Hmmm... I after resynthesising with the reset control fixes the $20 problem has disappeared, but now the banking via $DE00 seems to be broken again. All simulation tests are still passing.  Hmm... If I force a reset on the cartridge port, the cartridge is re-enabled, and responds to banking commands. So in a sense it's already working. But Tiny Quest still fails to start. But I think that's just a fundamental incompatibility of Tiny Quest to the MEGA65 core, so I'm happy to leave that at that.  

Let's just make sure that resynthesising the same VHDL again gives the same and predictable result, to make sure it isn't a random synthesis thing: That looks ok.

Let's just double check by trying Sam's Journey, that we expect to work fine.

Yup, that works, so I'm fairly confident that I have it all working well now.  It's a bit of a bummer that Tiny Quest doesn't work in the MEGA65 core, but it does work in the C64 core, so that's actually not a big problem.

In short, I think it's all working now. Next step is for the team to test it, and let me know if there are any problems... which is happening now.

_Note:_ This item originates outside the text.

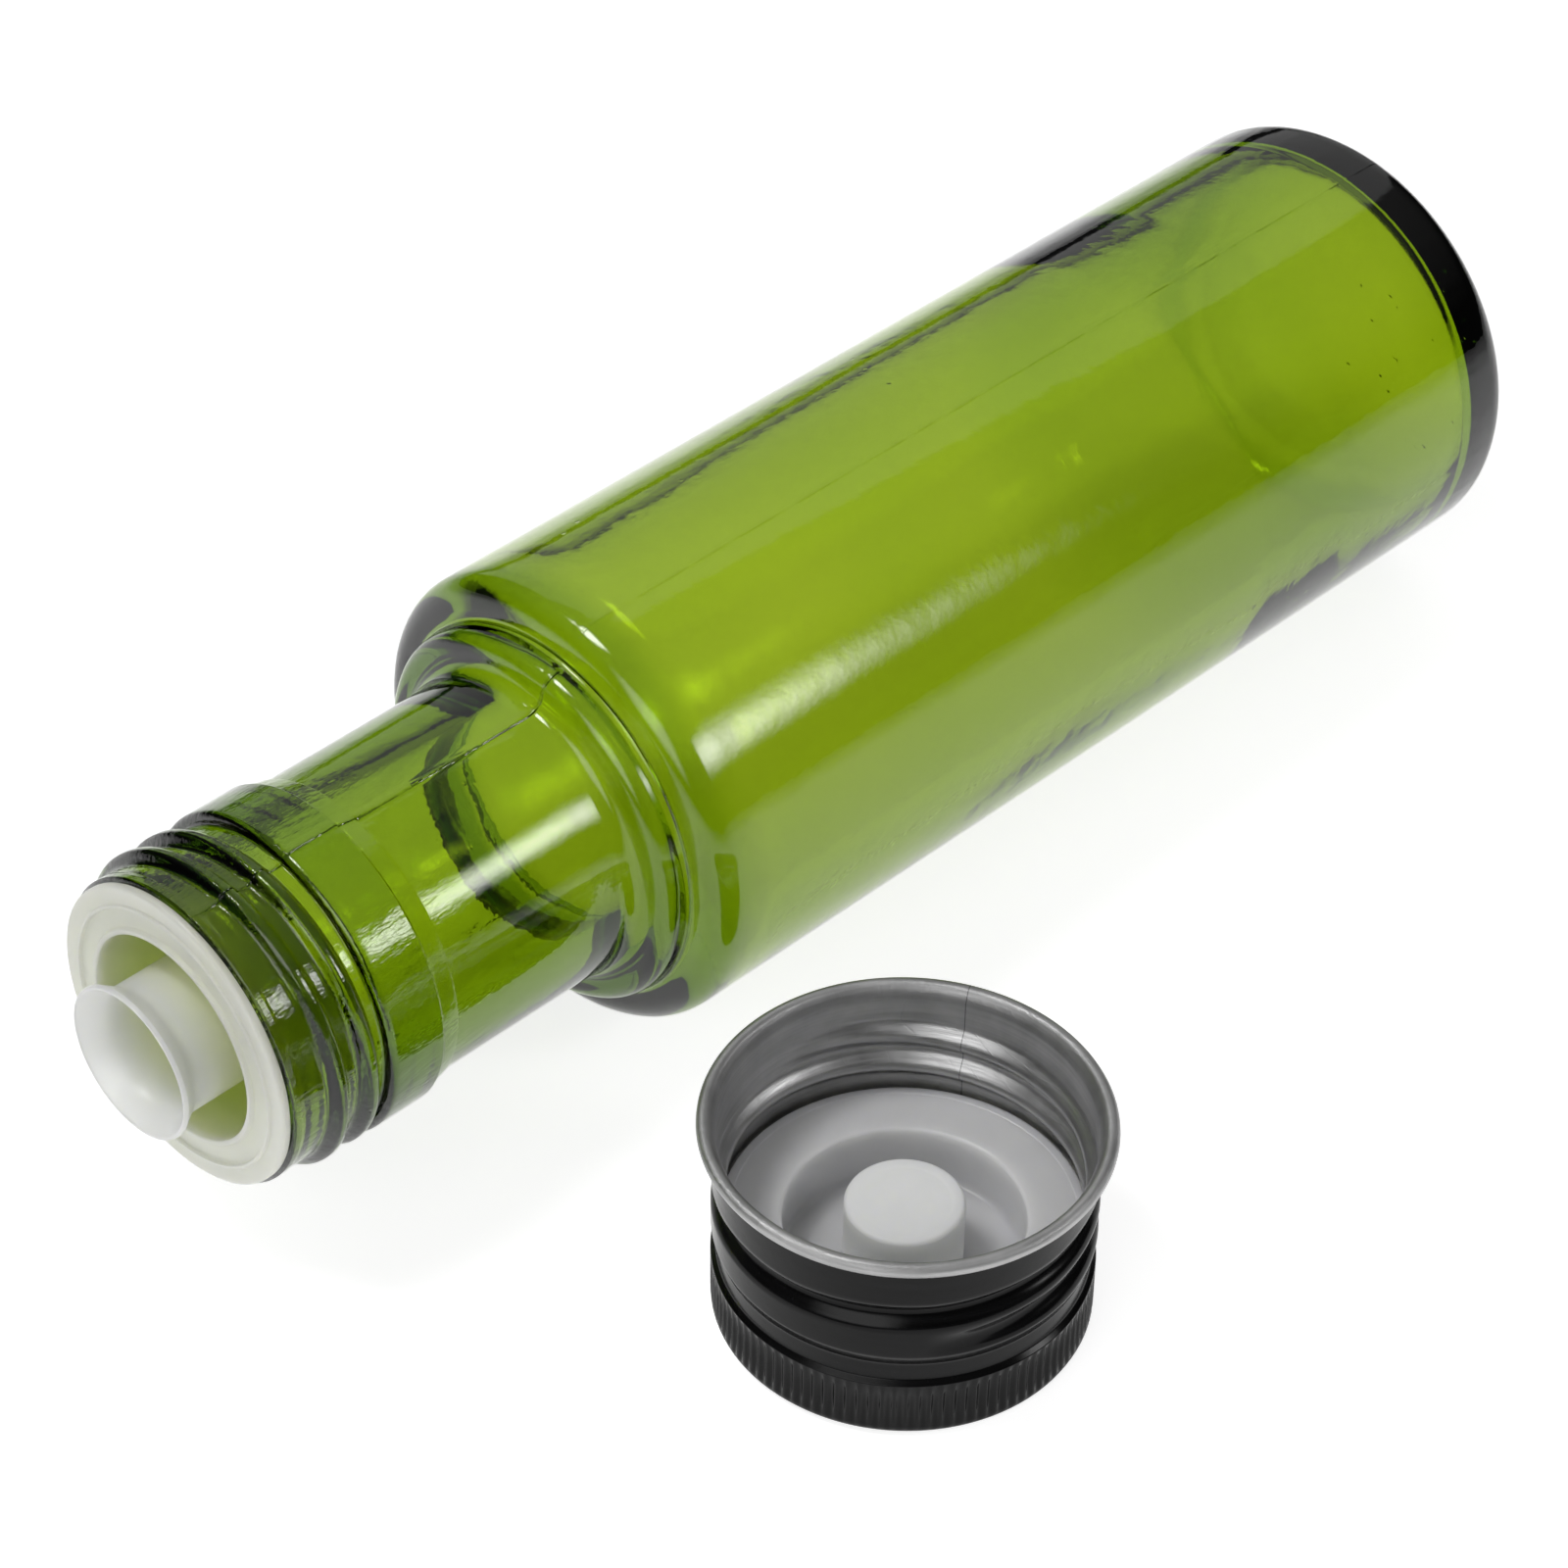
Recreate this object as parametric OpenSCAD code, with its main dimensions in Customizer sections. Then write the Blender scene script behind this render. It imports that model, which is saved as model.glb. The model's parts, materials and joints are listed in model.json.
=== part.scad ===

In the process, I tried plugging in an EasyFlash 3 in, and while it doesn't seem to work always from cold start, after pressing RESET button, it now works again, which is a big improvement as it stopped working on MEGA65 cores a long time ago, and we hadn't had the opportunity to investigate the cause.  But now it works nicely, at least in terms of loading and showing the menu:

Although, that being said, it is still being a bit temperamental, so some further investigation will be required. But it is still progress.